Entries with model source code:
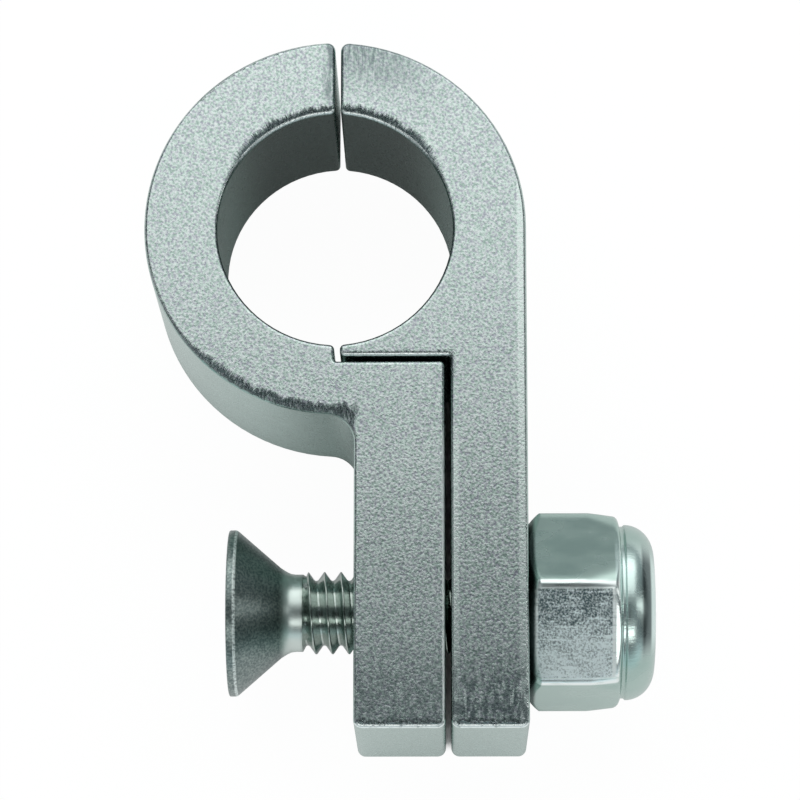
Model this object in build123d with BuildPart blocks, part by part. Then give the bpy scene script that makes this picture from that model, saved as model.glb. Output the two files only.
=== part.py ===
from build123d import *
import math
import os

# Two-piece billet P-clamp for a tube or hose, held by a countersunk socket screw and a lock nut.
# The clamp lies on its back face: the tube's axis is +Z, the legs run towards -Y, and the screw runs
# along X. The origin is the centre of the clamp bore, half way through the clamp's width.
# All sizes are in millimetres.

# Clamp body
clamp_width = 9.525          # 3/8 in bar, the length of the bore
ring_r = 9.3                 # outside of the ring
ring_rise = 0.13             # the ring's centre is this far above the bore's
bore_r = 5.77                # each jaw's half of the bore
arc_offset = 0.11            # each jaw's arcs are centred this far past the middle, in the other jaw
split_x = 0.12               # middle of the gap between the jaws
rest_gap = 0.27              # how far the jaws stand apart as shown
finger_thickness = 0.57      # right jaw's finger under the bore, where it is thinnest
finger_clearance = 0.24      # between the finger and the left jaw's shoulder
leg_length = 24.22           # from the bore's centre to the ends of the legs
left_leg_offset = 0.94       # from the bore's centre line to the left leg's outer face
left_leg_thickness = 4.32
leg_fillet = 1.4             # where the ring runs into the left leg
corner_r = 0.4               # outer corners of the outline, tumbled round
root_r = 0.15                # inner corners of the step
edge_r = 0.2                 # front and back edges, tumbled round
step_corner_extra = 0.04     # corners at the bore and the step are this much rounder than the edges
finger_corner_share = 0.45   # the finger's corners take no more than this share of its thickness
finger_edge_share = 0.4      # nor do its edges of this

# Screw, #8-32 with an 82 degree head
hole_from_end = 6.3          # from the screw's axis to the ends of the legs
screw_r = 2.0                # over the thread's crests
screw_length = 19.05         # 3/4 in, with the head
head_r = 4.0
head_rim = 0.37              # straight edge of the head
head_angle = 82.0
neck_relief = 0.14           # the plain neck under the head is this much smaller, in radius
neck_length = 0.7
tip_chamfer = 0.4
socket_flats = 2.38          # 3/32 in hexagon key
socket_depth = 1.4
socket_bevel = 0.15
key_clearance = 0.03         # the socket is this much wider than the key, in radius

# Holes for the screw
hole_clearance = 0.2         # round the screw, in both legs
hole_edge = 0.2              # bevel at the plain ends of the holes
seat_margin = 0.12           # the countersink is this much wider than the head, in radius

# Lock nut with a nylon ring
nut_flats = 8.58             # 11/32 in nominal, as measured
nut_turn = 23.5              # degrees from the front to the flat that shows most
nut_bevel_flat = 0.15        # the bearing face is this much smaller than the flats, in radius
nut_bevel_angle = 35.0
hex_length = 4.4             # hexagon, up to the groove under the collar
hex_slope_length = 1.53      # where the corners start to slope, before the groove
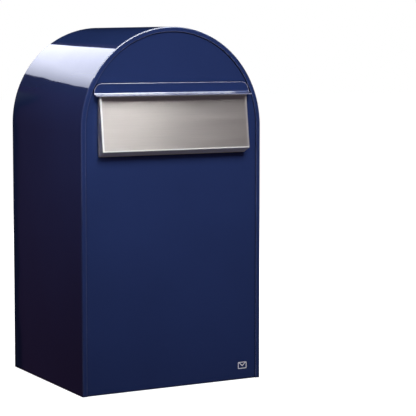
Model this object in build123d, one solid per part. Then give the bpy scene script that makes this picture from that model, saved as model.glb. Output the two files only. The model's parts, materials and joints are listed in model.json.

TASK DESCRIPTION:
Write the data from above out again, exactly.

PROBLEM SOLUTION:
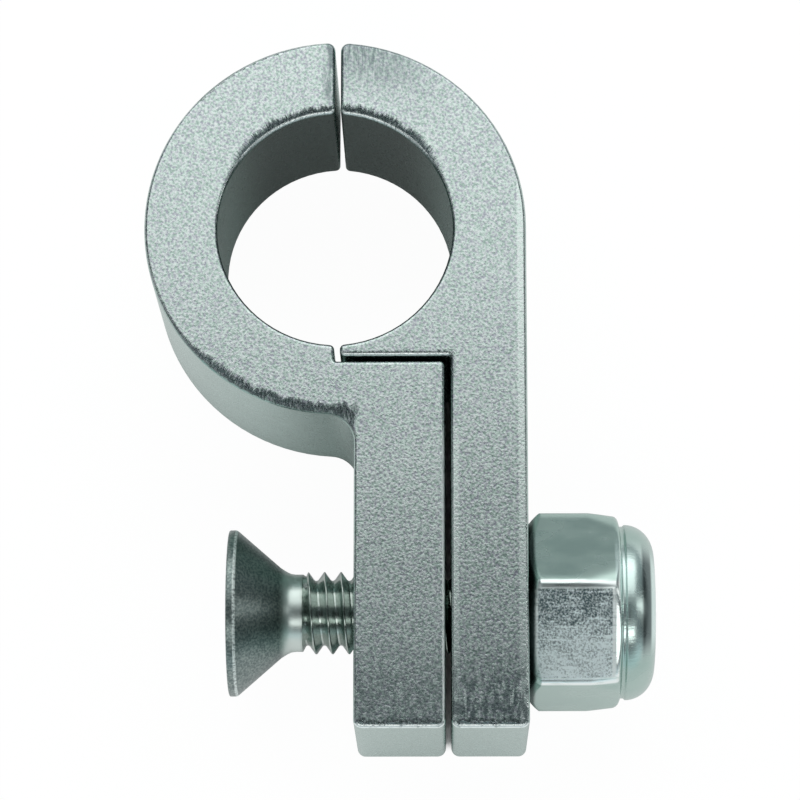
Model this object in build123d with BuildPart blocks, part by part. Then give the bpy scene script that makes this picture from that model, saved as model.glb. Output the two files only.
=== part.py ===
from build123d import *
import math
import os

# Two-piece billet P-clamp for a tube or hose, held by a countersunk socket screw and a lock nut.
# The clamp lies on its back face: the tube's axis is +Z, the legs run towards -Y, and the screw runs
# along X. The origin is the centre of the clamp bore, half way through the clamp's width.
# All sizes are in millimetres.

# Clamp body
clamp_width = 9.525          # 3/8 in bar, the length of the bore
ring_r = 9.3                 # outside of the ring
ring_rise = 0.13             # the ring's centre is this far above the bore's
bore_r = 5.77                # each jaw's half of the bore
arc_offset = 0.11            # each jaw's arcs are centred this far past the middle, in the other jaw
split_x = 0.12               # middle of the gap between the jaws
rest_gap = 0.27              # how far the jaws stand apart as shown
finger_thickness = 0.57      # right jaw's finger under the bore, where it is thinnest
finger_clearance = 0.24      # between the finger and the left jaw's shoulder
leg_length = 24.22           # from the bore's centre to the ends of the legs
left_leg_offset = 0.94       # from the bore's centre line to the left leg's outer face
left_leg_thickness = 4.32
leg_fillet = 1.4             # where the ring runs into the left leg
corner_r = 0.4               # outer corners of the outline, tumbled round
root_r = 0.15                # inner corners of the step
edge_r = 0.2                 # front and back edges, tumbled round
step_corner_extra = 0.04     # corners at the bore and the step are this much rounder than the edges
finger_corner_share = 0.45   # the finger's corners take no more than this share of its thickness
finger_edge_share = 0.4      # nor do its edges of this

# Screw, #8-32 with an 82 degree head
hole_from_end = 6.3          # from the screw's axis to the ends of the legs
screw_r = 2.0                # over the thread's crests
screw_length = 19.05         # 3/4 in, with the head
head_r = 4.0
head_rim = 0.37              # straight edge of the head
head_angle = 82.0
neck_relief = 0.14           # the plain neck under the head is this much smaller, in radius
neck_length = 0.7
tip_chamfer = 0.4
socket_flats = 2.38          # 3/32 in hexagon key
socket_depth = 1.4
socket_bevel = 0.15
key_clearance = 0.03         # the socket is this much wider than the key, in radius

# Holes for the screw
hole_clearance = 0.2         # round the screw, in both legs
hole_edge = 0.2              # bevel at the plain ends of the holes
seat_margin = 0.12           # the countersink is this much wider than the head, in radius

# Lock nut with a nylon ring
nut_flats = 8.58             # 11/32 in nominal, as measured
nut_turn = 23.5              # degrees from the front to the flat that shows most
nut_bevel_flat = 0.15        # the bearing face is this much smaller than the flats, in radius
nut_bevel_angle = 35.0
hex_length = 4.4             # hexagon, up to the groove under the collar
hex_slope_length = 1.53      # where the corners start to slope, before the groove
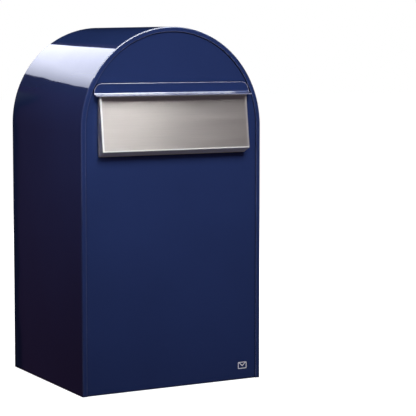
Model this object in build123d, one solid per part. Then give the bpy scene script that makes this picture from that model, saved as model.glb. Output the two files only. The model's parts, materials and joints are listed in model.json.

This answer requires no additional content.